-- begin RECORDED INFORMATION --
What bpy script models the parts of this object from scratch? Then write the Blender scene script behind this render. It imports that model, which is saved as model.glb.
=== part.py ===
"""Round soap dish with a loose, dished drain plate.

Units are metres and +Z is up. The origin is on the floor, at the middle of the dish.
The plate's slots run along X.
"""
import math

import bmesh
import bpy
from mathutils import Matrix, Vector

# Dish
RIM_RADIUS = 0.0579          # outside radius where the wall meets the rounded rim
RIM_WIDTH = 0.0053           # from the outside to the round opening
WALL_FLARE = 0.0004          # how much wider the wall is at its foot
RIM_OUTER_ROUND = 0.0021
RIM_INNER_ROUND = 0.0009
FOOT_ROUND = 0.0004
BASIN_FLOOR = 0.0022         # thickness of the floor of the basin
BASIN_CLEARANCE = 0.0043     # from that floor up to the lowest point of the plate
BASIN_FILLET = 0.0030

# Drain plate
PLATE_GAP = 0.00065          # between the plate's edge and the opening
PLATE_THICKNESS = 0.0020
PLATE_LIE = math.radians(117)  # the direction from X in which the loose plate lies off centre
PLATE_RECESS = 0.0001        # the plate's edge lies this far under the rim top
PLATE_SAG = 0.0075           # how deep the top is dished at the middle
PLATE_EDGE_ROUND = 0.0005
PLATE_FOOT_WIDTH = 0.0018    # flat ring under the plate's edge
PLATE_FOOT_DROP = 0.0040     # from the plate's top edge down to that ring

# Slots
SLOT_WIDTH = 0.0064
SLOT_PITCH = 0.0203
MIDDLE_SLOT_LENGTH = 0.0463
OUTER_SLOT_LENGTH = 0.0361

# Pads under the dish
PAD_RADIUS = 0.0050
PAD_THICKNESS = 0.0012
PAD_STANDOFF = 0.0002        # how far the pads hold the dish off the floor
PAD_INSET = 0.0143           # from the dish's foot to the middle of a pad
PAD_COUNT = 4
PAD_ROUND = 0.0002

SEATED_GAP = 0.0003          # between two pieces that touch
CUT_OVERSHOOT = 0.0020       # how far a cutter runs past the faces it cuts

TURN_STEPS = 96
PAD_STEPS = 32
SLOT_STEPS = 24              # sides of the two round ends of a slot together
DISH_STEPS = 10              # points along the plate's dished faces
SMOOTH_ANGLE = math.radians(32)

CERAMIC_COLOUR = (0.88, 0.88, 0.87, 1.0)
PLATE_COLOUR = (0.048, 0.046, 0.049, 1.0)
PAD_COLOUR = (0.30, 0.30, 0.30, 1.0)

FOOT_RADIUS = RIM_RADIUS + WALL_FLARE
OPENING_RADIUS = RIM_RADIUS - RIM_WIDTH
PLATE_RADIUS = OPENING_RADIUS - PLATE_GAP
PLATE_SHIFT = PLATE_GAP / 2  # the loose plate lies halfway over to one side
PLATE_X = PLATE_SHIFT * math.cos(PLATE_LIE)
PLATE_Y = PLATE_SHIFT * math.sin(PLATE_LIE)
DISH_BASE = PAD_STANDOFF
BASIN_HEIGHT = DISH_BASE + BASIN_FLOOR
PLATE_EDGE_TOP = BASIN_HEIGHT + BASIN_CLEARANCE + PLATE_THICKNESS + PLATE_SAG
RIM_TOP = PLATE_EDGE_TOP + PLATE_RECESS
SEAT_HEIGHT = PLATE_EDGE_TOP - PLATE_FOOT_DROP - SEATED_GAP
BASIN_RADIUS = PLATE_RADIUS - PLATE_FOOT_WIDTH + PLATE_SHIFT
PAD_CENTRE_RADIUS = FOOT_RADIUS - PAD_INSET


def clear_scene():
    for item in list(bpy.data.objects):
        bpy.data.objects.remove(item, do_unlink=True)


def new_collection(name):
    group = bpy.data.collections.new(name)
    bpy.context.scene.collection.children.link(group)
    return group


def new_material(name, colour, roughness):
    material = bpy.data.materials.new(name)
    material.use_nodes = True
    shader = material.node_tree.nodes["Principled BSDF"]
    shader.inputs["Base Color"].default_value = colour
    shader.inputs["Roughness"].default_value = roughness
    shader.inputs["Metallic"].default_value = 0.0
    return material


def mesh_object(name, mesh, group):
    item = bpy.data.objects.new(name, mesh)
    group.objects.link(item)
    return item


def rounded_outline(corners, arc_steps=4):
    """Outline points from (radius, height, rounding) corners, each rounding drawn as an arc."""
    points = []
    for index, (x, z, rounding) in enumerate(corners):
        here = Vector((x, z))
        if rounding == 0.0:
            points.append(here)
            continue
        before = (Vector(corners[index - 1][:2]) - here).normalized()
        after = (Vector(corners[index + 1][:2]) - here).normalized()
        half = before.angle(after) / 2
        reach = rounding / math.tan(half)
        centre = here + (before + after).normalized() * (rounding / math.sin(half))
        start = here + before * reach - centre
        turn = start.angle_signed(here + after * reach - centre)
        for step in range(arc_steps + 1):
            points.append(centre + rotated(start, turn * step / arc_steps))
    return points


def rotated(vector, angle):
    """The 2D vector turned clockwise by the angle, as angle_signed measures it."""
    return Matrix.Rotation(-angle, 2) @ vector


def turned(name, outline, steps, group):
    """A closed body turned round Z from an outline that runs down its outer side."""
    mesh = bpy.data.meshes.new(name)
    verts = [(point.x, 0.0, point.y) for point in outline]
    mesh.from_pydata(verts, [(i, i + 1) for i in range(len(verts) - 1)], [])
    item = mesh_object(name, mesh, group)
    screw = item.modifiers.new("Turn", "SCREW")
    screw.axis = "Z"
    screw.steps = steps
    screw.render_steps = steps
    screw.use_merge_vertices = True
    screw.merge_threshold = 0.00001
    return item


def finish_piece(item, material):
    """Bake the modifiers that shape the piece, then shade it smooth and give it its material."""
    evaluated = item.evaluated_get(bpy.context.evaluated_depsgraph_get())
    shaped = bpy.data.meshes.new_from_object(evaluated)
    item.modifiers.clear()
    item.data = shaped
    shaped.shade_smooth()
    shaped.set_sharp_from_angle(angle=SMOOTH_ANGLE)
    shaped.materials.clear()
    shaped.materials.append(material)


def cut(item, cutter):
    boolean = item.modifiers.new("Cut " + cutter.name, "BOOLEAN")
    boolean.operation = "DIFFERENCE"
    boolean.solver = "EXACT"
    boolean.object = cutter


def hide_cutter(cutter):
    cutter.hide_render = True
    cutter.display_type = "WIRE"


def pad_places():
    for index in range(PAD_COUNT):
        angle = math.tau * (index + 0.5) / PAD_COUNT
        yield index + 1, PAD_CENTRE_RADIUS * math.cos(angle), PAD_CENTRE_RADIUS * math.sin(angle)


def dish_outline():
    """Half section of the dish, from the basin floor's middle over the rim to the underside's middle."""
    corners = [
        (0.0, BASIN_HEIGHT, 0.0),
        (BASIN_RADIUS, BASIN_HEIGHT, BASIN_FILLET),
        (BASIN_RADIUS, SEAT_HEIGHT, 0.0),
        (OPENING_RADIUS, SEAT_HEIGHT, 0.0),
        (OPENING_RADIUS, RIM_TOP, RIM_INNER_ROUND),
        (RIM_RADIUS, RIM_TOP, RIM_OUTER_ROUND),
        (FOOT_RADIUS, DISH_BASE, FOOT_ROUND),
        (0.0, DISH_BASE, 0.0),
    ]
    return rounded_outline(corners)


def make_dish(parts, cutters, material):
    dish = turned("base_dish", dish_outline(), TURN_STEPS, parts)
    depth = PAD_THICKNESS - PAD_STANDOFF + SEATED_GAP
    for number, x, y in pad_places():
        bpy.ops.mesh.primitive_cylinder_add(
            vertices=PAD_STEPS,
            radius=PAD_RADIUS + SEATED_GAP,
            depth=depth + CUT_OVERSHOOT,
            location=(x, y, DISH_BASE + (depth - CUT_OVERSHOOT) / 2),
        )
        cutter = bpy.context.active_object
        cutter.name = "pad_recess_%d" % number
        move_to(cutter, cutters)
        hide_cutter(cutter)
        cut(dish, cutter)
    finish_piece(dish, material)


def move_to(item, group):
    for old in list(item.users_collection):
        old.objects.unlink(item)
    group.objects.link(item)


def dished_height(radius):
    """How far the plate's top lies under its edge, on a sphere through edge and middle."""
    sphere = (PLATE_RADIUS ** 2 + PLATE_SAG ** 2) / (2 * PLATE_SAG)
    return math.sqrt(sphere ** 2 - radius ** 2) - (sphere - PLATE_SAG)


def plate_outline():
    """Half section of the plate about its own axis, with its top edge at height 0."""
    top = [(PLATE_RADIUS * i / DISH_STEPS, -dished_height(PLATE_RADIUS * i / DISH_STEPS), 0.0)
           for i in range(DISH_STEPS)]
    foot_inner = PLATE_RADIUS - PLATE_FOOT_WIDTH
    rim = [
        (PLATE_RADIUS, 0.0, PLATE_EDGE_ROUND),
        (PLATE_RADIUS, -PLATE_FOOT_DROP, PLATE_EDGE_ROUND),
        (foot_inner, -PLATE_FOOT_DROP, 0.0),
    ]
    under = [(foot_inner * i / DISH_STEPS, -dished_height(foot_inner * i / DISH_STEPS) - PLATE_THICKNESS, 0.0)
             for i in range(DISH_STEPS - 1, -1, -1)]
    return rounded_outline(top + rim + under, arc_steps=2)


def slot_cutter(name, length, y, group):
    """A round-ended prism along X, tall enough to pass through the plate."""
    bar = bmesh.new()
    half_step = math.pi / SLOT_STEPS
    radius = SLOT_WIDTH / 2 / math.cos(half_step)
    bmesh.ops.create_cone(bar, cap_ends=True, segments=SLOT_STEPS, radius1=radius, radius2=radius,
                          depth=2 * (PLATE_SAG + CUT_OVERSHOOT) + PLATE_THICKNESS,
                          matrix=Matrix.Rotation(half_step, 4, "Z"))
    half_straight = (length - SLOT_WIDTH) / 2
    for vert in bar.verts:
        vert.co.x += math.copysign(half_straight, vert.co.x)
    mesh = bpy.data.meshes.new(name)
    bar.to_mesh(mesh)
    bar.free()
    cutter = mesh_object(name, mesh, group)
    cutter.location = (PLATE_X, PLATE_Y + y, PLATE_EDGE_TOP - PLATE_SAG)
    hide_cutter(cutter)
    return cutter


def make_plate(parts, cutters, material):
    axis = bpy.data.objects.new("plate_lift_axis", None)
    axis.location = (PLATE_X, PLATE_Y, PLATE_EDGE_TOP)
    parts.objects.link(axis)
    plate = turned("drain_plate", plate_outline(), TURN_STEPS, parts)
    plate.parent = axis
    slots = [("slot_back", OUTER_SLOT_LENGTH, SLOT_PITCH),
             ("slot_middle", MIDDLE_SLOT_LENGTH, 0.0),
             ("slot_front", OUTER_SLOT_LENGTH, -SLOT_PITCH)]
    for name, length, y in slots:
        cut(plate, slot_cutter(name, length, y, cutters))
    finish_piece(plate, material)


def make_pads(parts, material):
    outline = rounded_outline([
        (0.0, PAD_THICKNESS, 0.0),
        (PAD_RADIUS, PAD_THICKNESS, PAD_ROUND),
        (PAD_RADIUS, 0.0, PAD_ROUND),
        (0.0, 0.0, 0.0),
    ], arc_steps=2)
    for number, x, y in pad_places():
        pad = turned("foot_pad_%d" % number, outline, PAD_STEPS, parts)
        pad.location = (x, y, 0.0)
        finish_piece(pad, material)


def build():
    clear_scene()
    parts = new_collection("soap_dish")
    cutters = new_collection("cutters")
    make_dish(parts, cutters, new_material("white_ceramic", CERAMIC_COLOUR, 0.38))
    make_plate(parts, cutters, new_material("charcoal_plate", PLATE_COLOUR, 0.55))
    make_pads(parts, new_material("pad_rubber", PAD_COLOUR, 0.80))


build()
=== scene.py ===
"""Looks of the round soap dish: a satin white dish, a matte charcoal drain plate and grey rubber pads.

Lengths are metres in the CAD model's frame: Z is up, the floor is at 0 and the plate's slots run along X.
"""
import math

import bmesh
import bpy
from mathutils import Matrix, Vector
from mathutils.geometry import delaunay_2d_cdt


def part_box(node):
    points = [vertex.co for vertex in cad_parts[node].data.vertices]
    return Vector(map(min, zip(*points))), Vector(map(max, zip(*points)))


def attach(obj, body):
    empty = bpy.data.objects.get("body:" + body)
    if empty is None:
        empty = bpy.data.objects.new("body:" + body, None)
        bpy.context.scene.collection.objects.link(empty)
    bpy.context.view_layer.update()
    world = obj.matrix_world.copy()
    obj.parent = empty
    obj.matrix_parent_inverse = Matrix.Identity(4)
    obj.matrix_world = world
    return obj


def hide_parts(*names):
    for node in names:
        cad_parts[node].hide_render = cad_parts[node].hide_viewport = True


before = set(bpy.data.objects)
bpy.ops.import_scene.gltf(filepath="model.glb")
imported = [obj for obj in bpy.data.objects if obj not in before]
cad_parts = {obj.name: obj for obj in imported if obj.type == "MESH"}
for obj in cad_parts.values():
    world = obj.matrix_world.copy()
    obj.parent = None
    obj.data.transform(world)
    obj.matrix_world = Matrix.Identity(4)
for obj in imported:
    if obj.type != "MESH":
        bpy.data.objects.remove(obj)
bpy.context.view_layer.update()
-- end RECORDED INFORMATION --
◆ **WHAT IS REQUIRED**: Take the line that contains "finish_piece(pad, material)", the line that contains "zip(*points))), Vector(map(max, zip(*points)))", and all lines between, and give them again exactly; include no other line.

◆ **SOLUTION TO THIS EXERCISE**:
        finish_piece(pad, material)


def build():
    clear_scene()
    parts = new_collection("soap_dish")
    cutters = new_collection("cutters")
    make_dish(parts, cutters, new_material("white_ceramic", CERAMIC_COLOUR, 0.38))
    make_plate(parts, cutters, new_material("charcoal_plate", PLATE_COLOUR, 0.55))
    make_pads(parts, new_material("pad_rubber", PAD_COLOUR, 0.80))


build()
=== scene.py ===
"""Looks of the round soap dish: a satin white dish, a matte charcoal drain plate and grey rubber pads.

Lengths are metres in the CAD model's frame: Z is up, the floor is at 0 and the plate's slots run along X.
"""
import math

import bmesh
import bpy
from mathutils import Matrix, Vector
from mathutils.geometry import delaunay_2d_cdt


def part_box(node):
    points = [vertex.co for vertex in cad_parts[node].data.vertices]
    return Vector(map(min, zip(*points))), Vector(map(max, zip(*points)))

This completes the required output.